A mid-season review of heifer rearing was carried out on Stephen Wallace’s farm near Seaforde, Co Down, last week.
There are 47 Holstein Friesian heifers in the main group of replacements which will be due for insemination in December 2019. This group has an average age of nine months and dates of birth range from 3 September 2018 to 23 December 2018.
The group currently has an average weight of 264kg. This represents a daily liveweight gain of 0.85kg from birth and 1.04kg since their last weighing at turnout on 28 March 2019.
The main lesson from last week’s exercise is that the heifers are performing well and are on target to hit 60% of mature bodyweight at breeding. For Stephen’s herd, this equates to 360-400kg by the start of December.
There are around 130 days to go until the start of breeding and the average heifer with a current bodyweight of 264kg needs to put on 96kg by then to reach the lower breeding weight target of 360kg. This equates to an easily achievable daily liveweight gain of 0.76kg.
The main group of 47 heifers is in a simple four-paddock grazing rotation and they are being fed concentrates in troughs at 1kg/head/day. The heifers were on 3kg/head/day of concentrates earlier in the grazing season which led to the high daily liveweight gain seen since turnout.
If Stephen kept concentrate feeding levels up and heifers continued to gain over 1kg of liveweight per day, then breeding could take place in under 100 days for the average heifer.

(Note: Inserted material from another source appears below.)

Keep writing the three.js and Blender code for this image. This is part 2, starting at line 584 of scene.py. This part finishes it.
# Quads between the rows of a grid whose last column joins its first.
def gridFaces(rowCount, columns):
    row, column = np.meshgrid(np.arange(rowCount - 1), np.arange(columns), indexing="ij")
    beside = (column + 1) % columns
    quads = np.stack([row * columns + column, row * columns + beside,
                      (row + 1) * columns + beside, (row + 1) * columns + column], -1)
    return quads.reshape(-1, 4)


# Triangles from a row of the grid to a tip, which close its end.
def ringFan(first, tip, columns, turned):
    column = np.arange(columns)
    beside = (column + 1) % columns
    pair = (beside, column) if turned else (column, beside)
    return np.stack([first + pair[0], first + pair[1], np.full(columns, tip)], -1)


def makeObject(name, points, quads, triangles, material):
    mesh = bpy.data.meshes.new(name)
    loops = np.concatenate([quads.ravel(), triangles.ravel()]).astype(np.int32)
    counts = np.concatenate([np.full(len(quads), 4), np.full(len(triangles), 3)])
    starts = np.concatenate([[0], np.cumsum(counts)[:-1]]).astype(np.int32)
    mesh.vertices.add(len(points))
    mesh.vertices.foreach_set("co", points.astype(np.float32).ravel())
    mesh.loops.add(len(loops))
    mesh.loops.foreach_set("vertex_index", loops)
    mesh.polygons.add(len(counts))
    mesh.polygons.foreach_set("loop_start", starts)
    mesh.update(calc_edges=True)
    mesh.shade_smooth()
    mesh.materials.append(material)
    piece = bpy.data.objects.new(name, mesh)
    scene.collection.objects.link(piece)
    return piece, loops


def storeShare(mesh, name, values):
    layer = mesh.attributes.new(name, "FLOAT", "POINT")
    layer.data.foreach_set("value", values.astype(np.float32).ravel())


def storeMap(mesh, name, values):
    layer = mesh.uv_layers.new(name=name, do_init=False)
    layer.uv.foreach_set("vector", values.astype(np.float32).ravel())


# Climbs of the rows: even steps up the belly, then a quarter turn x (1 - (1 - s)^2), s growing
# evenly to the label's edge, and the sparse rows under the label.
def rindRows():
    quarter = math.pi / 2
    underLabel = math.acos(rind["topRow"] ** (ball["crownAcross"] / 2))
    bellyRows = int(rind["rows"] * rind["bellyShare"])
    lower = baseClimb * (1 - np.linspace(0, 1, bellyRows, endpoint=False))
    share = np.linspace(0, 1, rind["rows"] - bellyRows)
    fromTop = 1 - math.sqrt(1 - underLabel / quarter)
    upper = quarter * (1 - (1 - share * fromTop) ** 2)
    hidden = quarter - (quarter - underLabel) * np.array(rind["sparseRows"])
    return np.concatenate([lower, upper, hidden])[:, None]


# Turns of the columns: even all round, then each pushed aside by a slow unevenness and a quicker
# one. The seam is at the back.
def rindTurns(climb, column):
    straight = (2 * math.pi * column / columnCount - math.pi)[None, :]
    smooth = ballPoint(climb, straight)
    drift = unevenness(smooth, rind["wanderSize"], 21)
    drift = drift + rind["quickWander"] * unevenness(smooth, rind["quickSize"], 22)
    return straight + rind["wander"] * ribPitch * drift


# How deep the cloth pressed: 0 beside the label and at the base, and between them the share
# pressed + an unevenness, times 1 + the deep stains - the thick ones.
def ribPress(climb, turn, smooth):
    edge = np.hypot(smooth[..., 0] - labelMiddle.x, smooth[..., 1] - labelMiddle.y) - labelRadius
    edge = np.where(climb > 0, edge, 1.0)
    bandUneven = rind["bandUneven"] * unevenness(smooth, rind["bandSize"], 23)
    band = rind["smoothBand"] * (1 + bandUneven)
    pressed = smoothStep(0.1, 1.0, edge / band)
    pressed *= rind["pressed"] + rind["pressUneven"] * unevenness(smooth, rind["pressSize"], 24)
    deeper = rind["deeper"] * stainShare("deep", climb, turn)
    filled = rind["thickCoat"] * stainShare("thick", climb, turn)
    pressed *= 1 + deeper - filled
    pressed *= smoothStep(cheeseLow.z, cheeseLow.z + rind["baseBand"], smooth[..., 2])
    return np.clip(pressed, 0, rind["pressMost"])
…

Dairylink Ireland adviser Aidan Cushnahan said that this would equate to an average age at first calving of 22 months and research shows that lifetime performance from younger-calving heifers tends to be better.
However, heifers would start calving around a month before the main herd begins in September.
Compact
One of Stephen’s key objectives from participation in the Dairylink programme is to establish a tighter autumn calving profile. At present, cows are calving from September to late April.
Stephen wants a compact calving block so that he has a more seasonal work pattern, particularly with calving, calf-rearing and breeding. It will also allow herd fertility to improve as cows that are slow to get in-calf will leave the herd and he will be able to capitalise on early season grazing as more cows will be over peak lactation and settled in calf by the spring.
The plan with the heifers is to split the main group into two with the majority of heifers going on to a grass-only diet and lighter ones remaining on 1-2kg/head/day of concentrates. This should allow the overall group to become more uniform and will mean heifers will not be calving out of season.
There is another batch of 20 Holstein Friesian heifer calves on the Wallace farm which are later born, mostly in January and February 2019. These heifers have not been weighed yet but are clearly lighter than the main September- to December-born group.
Stephen plans to weigh this group in the next few days and he will put the lighter heifers from the main group along with them. If he needs extra replacements for next year, he could keep January 2019-born heifers and delay breeding for them until February 2020 to have them calving from November 2020 onwards.
However, he doesn’t want to keep any February 2019-born heifers as they will likely be too far out of sync with the rest of the main group of replacements. These later-born calves will be sold at some point, either as maiden or in-calf heifers for a spring-calving system.
Second-cut silage was ensiled on the Wallace farm on 5 July and Stephen is pleased with the bulk and condition of the crop. It is a stark contrast to this time last year, when drought conditions meant second cuts were extremely light in some parts of Co Down.
Stephen got fertiliser out after second-cut but there was a delay in getting slurry spread as contractors were busy at silage. Grass covers had come back well when slurry was going out two weeks later, so a dribble bar was used instead of a splash plate to avoid contaminating the sward.
Slurry stores are almost empty on the Wallace farm now, which takes the pressure off having to spread later in the season and means the benefit of the slurry will be seen in grass growth.
There were 25 acres of surplus grass from the milking platform mowed down for bales on Monday. Stephen is measuring covers on the grazing block weekly and, similar to weighing heifers periodically, decision-making is based on quantified information.
Drying off
Drying off begins in earnest from this week onwards with first cows due to calve in mid-September ready for an eight-week dry period. All cows get dry cow tubes and teat sealers, as well as treated for fluke, worms and a vaccination for rotavirus.